Thursday, 5 July 2012

Oh How We Love the Land

Oh How We Love the Land,

Each day that we wake up, on the farm we love,
Seeing what the weathers like, look at the sky above,
Breathe in all the fresh air, as from the fields it drifts,
And hearing all the bird songs, your heart it does uplift.

How the village looked when I was growing up
Its now (2012) been fifty three years since I started farming at the age of twenty one. At that time, and fresh out of Farm College you are prickling with enthusiasm to bring in the latest ideas and the new ways of working.

 In hindsight its always a bit rash to commit to new ideas before they have been proven, so it was my fathers frowns and disapproval that tempered my enthusiasm at some of the thing I wanted to try out.

Silage was just being “trialled” at college , this was hand fed with a pitch fork into a chopper blower and blown into the top of a concrete tower silo. This was reined back to a weld mesh circle with tarred paper lining, the story of that is told here

Cow cubicles had just been invented, and we went on a farm visit with the college to see the very first cubicles and the cows using them. At home we were tying up cows by cow chain in stalls twice every day, which limited the number of cows kept, and of coarse the milking parlour came in hand in hand with cubicles

 On my third year of farming on my own, I had four more calving than I had got stalls for, and proceeded to built a timber block of four cubicles, the pattern and dimensions were taken from the Farmers Weekly, they published all the new ideas and up to date information of that year.

Sugar beet had never been grown in our immediate area, and to my fathers credit he went for it, ( late 1950’s)  the beet all being hand pulled (we did have a lifter that lifted the beet a few inches enough to break it free from its anchor tap roots) then topped and loaded and taken down to the local station to be loaded into 20 ton rail wagons.
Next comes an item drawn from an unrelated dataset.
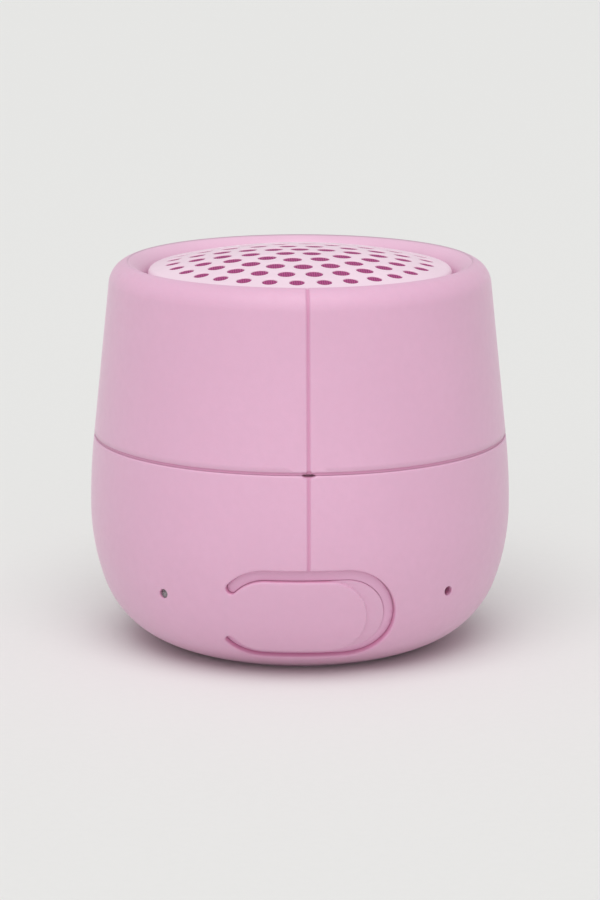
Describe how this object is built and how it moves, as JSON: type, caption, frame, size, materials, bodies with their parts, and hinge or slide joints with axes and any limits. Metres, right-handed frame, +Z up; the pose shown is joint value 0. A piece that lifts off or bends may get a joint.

 I recall that we were trained as students on how to correctly pull and top beet to maximise the weight of sugar beet loaded for sale to the factory, and while we students pulled and topped the entire headland round the college field of beet. We were then told a sugar beet harvester was coming on trial from a manufacturer. This was the first beet harvester ever seen by almost every one at the college.

 I grew a few acres of sugar beet for a few years until the stock number grew and the land was required for kale and mangols for the cows.   

Another new invention that first appeared around then was the disc mower, up until then it was all finger bar mowers, which had themselves had had a good fifty years run of unopposed monopoly of grass and corn (wheat oats barley) cutting before that.

The funny thing is that the most up to date combines still use the finger bar blade for cutting the crop. 

 A Good Old Way of Life
 There are the wise and the old, and the young who want to learn,
There’s the hard working not so olds, their fortunes try to earn,
Farming’s got a grip on them, they know no other way,
Come hail or rain or sunshine, it’s just another day,

From early in the morning, till after dark at night,
For crops and stock their caring, they are their delight.
Working hard day by day, in a green and pleasant land,
Don’t have time to stand and stare, have a good look around,

Take in the beauty of where they work, the fields the trees and lanes,
All the years of care and sweat, well out weighs the pains.
It’s just a good old way of life, their families there to rear,
Health and hope and happiness, the harvest brings good cheer.

Countryman )Owd Fred)

A life spent making mistakes is not only more honourable, but more useful than a life doing nothing.